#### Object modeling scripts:
........
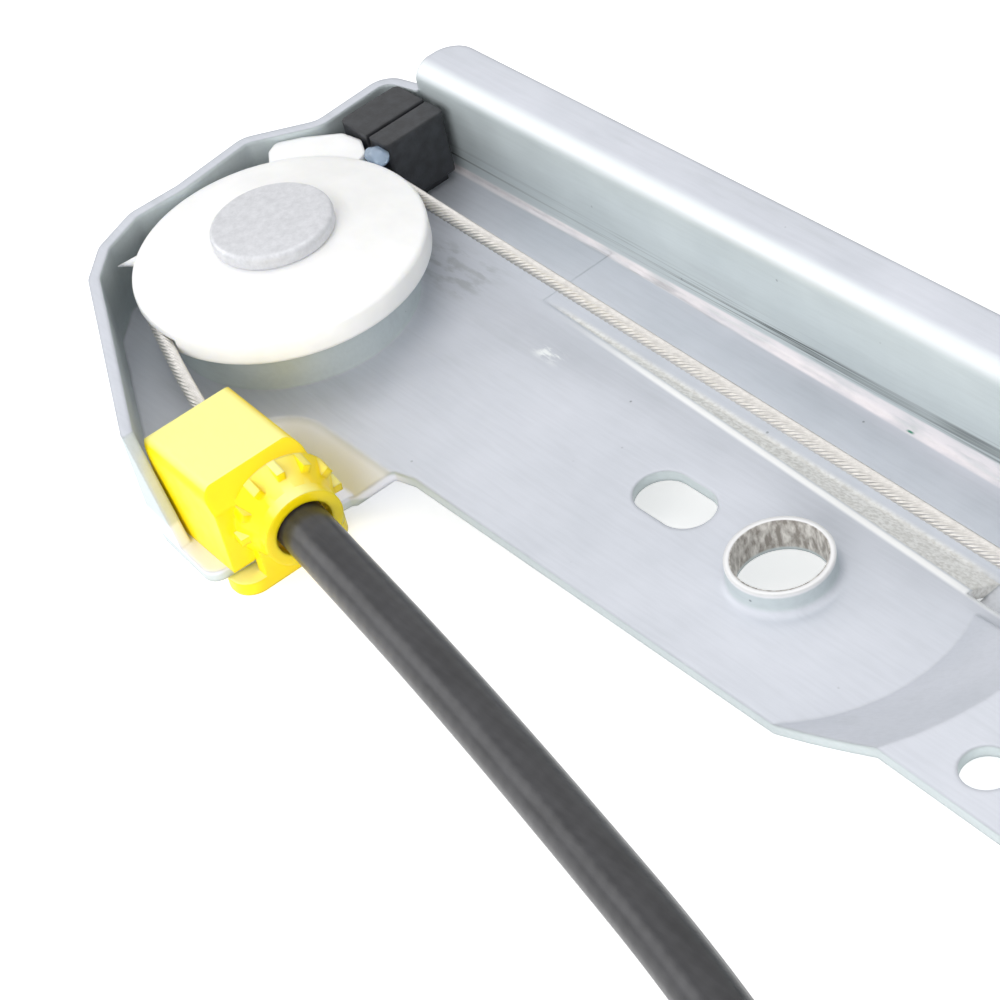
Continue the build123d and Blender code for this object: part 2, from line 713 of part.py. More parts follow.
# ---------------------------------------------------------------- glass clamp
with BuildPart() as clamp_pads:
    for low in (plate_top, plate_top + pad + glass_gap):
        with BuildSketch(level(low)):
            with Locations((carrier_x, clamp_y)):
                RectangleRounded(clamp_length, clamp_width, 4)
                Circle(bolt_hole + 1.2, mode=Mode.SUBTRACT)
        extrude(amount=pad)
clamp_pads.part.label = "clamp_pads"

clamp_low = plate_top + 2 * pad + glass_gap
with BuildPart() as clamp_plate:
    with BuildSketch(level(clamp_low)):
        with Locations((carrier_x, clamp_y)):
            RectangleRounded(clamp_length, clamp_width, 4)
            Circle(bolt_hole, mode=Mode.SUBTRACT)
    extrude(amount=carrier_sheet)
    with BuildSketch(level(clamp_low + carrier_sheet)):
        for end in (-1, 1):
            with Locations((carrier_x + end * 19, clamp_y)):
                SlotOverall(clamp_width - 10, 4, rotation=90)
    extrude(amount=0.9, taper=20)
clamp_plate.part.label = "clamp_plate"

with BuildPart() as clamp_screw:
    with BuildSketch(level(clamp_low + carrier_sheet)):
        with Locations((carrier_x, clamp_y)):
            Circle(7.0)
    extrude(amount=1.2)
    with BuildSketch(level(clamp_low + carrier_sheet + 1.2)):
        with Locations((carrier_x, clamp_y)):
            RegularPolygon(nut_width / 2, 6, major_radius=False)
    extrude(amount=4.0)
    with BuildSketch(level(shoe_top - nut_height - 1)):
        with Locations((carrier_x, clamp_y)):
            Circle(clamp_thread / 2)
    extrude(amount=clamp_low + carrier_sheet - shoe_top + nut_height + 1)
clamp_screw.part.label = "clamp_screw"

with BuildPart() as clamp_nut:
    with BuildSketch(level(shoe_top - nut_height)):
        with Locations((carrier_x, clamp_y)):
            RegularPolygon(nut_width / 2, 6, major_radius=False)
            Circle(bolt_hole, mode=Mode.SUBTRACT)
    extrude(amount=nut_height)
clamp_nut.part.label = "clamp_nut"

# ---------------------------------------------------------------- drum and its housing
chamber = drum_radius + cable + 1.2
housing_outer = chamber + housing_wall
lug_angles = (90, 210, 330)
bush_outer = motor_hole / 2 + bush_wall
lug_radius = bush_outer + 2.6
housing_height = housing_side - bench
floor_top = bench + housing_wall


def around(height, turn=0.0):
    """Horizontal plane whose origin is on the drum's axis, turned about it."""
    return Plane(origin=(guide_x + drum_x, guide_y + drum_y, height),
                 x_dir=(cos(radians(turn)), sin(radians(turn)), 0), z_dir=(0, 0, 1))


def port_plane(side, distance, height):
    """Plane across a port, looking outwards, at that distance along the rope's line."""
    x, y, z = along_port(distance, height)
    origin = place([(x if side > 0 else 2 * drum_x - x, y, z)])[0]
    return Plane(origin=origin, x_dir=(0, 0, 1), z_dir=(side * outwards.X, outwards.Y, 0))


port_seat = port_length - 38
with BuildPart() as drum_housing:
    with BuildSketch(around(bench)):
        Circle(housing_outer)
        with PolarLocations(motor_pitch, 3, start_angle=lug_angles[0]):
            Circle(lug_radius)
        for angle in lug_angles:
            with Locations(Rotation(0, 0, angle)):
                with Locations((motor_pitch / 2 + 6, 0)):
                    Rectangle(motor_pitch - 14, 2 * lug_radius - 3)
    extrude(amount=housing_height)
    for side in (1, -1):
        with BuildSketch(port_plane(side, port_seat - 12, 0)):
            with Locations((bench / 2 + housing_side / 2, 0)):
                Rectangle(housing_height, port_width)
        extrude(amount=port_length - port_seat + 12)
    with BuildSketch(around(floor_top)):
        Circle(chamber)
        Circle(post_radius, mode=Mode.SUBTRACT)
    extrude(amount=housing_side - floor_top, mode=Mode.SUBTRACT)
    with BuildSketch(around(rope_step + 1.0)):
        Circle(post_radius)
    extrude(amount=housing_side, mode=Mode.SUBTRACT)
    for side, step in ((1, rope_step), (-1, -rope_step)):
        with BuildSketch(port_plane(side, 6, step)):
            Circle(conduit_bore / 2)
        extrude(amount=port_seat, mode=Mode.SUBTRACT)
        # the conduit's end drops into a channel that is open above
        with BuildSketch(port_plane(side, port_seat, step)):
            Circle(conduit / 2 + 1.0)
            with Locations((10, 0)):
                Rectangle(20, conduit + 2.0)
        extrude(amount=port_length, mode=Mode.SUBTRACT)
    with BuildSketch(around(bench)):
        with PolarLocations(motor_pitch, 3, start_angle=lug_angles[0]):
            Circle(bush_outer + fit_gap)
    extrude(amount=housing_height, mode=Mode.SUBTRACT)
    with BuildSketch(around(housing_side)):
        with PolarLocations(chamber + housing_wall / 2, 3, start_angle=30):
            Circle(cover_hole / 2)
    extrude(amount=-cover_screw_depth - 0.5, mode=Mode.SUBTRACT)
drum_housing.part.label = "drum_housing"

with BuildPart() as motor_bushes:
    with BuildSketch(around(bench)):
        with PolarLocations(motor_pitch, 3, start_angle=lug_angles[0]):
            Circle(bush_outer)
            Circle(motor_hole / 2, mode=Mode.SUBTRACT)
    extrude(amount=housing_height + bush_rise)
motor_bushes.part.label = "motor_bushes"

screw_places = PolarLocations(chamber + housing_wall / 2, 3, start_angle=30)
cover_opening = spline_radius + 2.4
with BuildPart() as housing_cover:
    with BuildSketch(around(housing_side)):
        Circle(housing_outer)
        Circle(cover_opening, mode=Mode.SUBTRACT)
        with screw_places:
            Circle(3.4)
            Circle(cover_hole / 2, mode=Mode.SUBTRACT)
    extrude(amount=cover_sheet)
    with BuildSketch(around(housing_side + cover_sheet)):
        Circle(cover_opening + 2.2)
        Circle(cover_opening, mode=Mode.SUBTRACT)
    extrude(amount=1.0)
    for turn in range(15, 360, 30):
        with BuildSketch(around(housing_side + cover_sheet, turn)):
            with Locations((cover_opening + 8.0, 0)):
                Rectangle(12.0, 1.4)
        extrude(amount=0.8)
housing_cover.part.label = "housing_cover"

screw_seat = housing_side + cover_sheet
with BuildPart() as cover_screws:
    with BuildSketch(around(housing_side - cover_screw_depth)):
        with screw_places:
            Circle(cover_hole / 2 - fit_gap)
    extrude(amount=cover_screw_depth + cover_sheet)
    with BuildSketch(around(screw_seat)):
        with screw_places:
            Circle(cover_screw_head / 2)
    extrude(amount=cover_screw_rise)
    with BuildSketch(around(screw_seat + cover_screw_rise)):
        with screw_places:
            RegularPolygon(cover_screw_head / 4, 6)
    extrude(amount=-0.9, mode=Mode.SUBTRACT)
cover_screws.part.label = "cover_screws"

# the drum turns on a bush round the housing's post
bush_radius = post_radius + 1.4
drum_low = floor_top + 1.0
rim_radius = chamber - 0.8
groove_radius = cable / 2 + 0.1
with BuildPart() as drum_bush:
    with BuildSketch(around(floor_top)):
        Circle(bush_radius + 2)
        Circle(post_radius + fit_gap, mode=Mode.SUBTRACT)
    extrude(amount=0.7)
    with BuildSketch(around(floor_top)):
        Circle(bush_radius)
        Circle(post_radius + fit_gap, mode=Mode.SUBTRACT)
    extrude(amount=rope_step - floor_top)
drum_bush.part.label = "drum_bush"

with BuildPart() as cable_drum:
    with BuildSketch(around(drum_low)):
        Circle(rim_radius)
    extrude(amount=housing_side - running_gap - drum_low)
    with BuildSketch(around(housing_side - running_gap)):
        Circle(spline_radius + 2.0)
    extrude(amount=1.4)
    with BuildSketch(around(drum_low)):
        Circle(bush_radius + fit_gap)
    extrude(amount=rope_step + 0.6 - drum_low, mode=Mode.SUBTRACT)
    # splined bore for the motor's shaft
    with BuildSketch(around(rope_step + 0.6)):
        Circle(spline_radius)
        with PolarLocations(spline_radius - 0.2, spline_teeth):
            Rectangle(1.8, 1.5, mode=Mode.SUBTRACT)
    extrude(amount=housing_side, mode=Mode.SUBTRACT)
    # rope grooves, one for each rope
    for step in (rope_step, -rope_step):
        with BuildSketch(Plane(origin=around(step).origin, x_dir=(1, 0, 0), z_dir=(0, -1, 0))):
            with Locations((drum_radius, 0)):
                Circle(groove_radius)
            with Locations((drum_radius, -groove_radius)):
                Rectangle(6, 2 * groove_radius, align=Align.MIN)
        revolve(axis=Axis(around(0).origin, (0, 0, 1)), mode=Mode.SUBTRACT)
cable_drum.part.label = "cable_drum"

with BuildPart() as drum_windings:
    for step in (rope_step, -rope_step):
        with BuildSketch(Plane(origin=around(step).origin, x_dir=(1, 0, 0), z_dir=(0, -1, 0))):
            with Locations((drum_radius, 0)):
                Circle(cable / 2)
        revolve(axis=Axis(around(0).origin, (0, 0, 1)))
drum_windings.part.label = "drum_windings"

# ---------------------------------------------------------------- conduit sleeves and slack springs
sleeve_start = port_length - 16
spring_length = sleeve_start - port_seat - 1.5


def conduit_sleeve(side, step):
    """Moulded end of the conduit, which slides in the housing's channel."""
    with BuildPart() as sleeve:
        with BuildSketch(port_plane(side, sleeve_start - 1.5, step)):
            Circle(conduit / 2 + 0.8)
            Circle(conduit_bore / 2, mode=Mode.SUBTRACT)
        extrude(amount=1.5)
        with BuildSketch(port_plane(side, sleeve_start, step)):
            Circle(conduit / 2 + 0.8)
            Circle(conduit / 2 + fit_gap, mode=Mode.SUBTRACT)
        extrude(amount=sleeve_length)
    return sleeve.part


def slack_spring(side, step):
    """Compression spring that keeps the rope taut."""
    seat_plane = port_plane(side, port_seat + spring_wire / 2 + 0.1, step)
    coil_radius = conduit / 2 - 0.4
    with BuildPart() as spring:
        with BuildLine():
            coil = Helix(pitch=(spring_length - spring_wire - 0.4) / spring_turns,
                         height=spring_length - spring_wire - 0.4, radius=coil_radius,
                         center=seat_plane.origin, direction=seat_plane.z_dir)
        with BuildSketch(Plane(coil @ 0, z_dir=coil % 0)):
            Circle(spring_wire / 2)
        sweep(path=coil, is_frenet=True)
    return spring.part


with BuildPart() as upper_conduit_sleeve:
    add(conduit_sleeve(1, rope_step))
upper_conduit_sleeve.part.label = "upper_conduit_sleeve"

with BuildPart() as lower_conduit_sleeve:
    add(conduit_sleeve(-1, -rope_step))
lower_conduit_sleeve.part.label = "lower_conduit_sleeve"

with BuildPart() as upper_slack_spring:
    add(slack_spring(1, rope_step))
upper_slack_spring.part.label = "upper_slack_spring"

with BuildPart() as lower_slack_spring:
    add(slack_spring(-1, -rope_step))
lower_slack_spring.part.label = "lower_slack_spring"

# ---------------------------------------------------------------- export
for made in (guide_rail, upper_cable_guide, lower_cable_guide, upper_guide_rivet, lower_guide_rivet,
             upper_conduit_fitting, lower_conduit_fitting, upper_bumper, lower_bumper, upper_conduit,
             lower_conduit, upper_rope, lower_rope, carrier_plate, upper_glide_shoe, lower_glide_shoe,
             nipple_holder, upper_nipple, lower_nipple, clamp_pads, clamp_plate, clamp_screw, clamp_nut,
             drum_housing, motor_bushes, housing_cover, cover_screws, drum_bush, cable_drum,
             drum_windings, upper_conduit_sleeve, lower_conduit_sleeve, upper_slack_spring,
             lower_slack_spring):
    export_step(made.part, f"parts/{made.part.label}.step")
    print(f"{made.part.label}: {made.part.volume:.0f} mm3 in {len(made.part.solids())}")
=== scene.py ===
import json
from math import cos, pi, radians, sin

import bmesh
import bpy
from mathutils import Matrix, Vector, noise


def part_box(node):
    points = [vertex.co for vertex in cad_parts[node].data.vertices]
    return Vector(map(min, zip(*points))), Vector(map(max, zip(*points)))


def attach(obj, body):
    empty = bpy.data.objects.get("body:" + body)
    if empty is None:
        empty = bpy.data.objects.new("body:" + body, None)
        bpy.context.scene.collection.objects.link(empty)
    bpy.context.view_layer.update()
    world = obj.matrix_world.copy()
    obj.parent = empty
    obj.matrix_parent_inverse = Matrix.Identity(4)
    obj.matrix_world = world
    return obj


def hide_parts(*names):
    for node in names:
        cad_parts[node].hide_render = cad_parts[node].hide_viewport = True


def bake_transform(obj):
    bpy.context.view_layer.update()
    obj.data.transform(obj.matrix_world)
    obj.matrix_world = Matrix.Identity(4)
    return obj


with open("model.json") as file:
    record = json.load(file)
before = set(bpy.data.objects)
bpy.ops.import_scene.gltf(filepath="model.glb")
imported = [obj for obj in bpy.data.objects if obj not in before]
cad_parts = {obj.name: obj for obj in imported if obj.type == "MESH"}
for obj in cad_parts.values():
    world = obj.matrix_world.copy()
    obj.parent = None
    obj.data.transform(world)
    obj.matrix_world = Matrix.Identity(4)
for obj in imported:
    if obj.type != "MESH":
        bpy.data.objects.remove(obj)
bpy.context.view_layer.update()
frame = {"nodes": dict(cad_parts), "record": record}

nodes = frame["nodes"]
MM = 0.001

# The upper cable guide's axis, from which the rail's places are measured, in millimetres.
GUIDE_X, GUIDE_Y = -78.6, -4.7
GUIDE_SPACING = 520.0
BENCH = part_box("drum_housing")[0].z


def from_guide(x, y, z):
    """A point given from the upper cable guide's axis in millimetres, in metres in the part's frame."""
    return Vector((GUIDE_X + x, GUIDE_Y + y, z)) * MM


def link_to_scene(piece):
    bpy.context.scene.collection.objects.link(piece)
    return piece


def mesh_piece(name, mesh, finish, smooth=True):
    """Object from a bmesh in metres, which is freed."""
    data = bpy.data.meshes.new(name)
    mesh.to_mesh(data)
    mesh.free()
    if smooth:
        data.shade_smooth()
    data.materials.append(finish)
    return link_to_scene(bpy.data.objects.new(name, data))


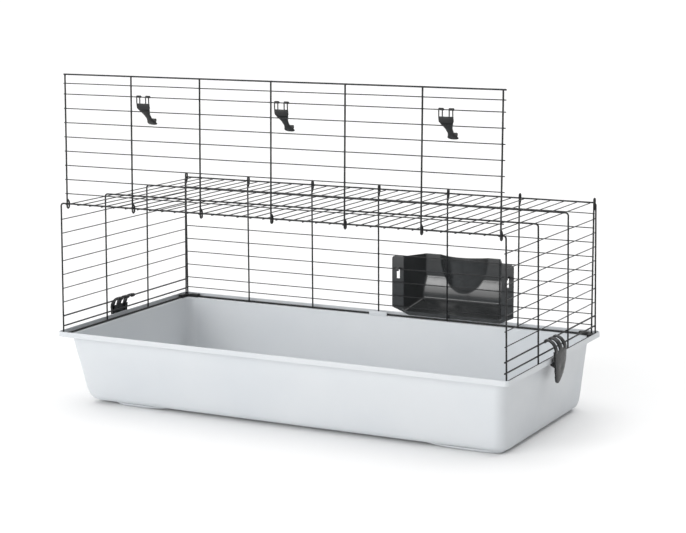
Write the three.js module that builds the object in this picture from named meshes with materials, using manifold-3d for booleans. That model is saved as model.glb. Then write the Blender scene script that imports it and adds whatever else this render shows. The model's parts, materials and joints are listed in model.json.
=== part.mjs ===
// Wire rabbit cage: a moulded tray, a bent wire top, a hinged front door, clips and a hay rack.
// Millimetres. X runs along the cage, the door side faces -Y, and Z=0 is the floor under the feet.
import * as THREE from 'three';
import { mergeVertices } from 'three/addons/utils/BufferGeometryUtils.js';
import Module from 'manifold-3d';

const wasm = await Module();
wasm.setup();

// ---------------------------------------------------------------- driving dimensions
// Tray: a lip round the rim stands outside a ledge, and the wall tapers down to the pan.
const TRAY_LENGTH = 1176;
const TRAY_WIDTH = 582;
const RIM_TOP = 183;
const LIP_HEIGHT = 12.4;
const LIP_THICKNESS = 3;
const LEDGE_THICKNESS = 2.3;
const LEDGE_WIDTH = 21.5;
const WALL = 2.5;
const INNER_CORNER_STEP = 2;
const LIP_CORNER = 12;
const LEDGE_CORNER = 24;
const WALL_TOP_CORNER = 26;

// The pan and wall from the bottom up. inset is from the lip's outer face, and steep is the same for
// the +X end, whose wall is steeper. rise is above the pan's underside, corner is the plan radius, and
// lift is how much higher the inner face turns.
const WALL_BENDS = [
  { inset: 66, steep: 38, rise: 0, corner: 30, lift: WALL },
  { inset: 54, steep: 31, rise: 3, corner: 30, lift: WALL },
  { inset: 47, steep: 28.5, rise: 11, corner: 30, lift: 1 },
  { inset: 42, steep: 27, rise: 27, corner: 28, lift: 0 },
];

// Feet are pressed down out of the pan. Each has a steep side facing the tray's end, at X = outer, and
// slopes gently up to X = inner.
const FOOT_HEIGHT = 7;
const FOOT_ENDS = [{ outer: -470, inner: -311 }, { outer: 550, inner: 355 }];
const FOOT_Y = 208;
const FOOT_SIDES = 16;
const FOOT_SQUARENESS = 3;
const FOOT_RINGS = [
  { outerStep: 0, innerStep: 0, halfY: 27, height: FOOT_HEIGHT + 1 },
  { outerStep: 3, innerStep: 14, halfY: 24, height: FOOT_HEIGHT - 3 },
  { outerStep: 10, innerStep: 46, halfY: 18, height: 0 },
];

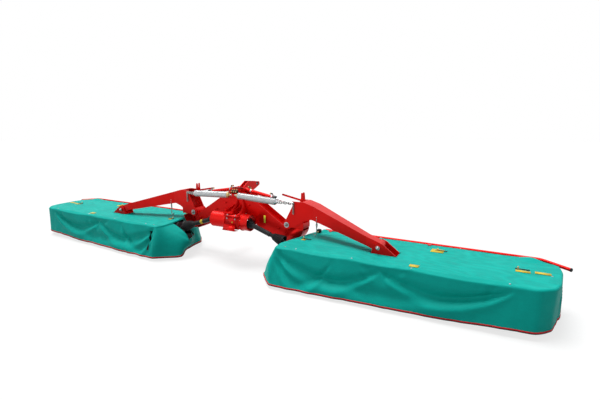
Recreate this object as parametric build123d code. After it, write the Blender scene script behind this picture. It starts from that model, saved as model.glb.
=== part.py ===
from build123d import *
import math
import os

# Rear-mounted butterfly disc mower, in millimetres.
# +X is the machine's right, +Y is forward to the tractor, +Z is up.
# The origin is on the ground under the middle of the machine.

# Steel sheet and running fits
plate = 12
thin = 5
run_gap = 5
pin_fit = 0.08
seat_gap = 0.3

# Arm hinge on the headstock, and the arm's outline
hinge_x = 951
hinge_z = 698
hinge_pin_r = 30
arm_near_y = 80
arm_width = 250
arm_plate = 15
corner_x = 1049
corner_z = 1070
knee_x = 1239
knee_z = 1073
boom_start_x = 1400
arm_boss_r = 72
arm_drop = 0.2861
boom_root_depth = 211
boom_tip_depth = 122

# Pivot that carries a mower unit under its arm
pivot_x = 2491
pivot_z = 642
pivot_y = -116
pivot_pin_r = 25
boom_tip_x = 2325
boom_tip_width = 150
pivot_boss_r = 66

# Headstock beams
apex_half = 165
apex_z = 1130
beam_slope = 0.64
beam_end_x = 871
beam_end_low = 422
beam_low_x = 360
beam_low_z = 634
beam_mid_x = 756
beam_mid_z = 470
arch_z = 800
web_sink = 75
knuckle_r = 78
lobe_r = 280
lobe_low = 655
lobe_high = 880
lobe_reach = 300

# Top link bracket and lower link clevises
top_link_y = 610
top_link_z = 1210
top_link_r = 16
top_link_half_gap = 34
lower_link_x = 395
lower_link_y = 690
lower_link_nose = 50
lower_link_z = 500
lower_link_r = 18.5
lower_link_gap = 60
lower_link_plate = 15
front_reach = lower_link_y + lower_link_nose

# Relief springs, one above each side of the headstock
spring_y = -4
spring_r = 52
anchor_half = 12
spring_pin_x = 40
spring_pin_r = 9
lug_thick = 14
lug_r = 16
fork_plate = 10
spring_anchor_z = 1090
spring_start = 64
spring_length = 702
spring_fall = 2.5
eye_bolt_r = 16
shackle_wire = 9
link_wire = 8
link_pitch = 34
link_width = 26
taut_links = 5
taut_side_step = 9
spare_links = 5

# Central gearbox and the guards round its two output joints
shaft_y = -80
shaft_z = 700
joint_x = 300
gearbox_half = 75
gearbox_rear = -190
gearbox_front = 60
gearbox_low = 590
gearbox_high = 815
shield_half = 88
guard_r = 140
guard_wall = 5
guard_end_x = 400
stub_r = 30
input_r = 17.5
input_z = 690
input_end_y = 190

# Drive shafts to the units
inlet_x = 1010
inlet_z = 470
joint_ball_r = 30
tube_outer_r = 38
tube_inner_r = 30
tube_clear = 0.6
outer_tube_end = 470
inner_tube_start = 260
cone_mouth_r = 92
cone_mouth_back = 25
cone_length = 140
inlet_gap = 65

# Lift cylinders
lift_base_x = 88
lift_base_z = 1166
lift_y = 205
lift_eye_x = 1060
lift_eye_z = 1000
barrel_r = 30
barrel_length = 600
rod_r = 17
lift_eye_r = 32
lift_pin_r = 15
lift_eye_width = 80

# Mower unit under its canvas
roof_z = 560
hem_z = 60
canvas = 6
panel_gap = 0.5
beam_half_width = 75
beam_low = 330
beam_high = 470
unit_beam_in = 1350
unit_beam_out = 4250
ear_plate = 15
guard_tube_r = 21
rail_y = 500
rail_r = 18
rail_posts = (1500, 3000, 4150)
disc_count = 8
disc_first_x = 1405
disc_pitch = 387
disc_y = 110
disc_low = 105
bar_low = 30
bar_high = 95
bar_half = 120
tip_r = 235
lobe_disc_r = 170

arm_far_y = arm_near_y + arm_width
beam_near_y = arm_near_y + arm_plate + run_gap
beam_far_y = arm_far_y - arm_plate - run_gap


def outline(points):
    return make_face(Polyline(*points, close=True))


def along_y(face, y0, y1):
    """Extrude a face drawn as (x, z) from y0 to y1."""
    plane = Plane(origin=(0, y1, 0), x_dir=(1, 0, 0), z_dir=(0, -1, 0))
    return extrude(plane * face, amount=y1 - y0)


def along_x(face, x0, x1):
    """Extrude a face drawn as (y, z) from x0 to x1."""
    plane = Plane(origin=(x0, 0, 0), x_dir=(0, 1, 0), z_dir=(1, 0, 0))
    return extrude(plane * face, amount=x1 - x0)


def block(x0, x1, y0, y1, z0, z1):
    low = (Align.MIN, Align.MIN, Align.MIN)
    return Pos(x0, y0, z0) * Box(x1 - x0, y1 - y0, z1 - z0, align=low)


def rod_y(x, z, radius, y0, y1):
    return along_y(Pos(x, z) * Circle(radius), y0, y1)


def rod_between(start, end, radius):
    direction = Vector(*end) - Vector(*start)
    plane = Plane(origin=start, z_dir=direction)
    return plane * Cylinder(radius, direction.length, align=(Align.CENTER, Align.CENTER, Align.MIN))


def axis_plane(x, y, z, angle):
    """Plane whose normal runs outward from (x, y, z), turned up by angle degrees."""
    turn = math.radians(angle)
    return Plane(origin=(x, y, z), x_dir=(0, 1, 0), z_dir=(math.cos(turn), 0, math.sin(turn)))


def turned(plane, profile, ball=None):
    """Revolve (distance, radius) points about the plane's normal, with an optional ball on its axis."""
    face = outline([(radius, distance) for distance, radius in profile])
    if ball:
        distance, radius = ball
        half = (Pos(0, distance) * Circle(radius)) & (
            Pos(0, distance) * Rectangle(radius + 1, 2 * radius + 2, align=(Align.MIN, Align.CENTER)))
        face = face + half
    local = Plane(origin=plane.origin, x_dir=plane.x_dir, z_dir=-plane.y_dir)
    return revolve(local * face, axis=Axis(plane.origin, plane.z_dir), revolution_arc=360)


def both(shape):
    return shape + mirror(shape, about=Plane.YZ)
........
#### What the task asks:
Copy out precisely the lines that begin at the line containing "record = json.load(file)" and end at the line containing "return Vector((GUIDE_X +", including both; write nothing else.

#### Exercise answer:
    record = json.load(file)
before = set(bpy.data.objects)
bpy.ops.import_scene.gltf(filepath="model.glb")
imported = [obj for obj in bpy.data.objects if obj not in before]
cad_parts = {obj.name: obj for obj in imported if obj.type == "MESH"}
for obj in cad_parts.values():
    world = obj.matrix_world.copy()
    obj.parent = None
    obj.data.transform(world)
    obj.matrix_world = Matrix.Identity(4)
for obj in imported:
    if obj.type != "MESH":
        bpy.data.objects.remove(obj)
bpy.context.view_layer.update()
frame = {"nodes": dict(cad_parts), "record": record}

nodes = frame["nodes"]
MM = 0.001

# The upper cable guide's axis, from which the rail's places are measured, in millimetres.
GUIDE_X, GUIDE_Y = -78.6, -4.7
GUIDE_SPACING = 520.0
BENCH = part_box("drum_housing")[0].z


def from_guide(x, y, z):
    """A point given from the upper cable guide's axis in millimetres, in metres in the part's frame."""
    return Vector((GUIDE_X + x, GUIDE_Y + y, z)) * MM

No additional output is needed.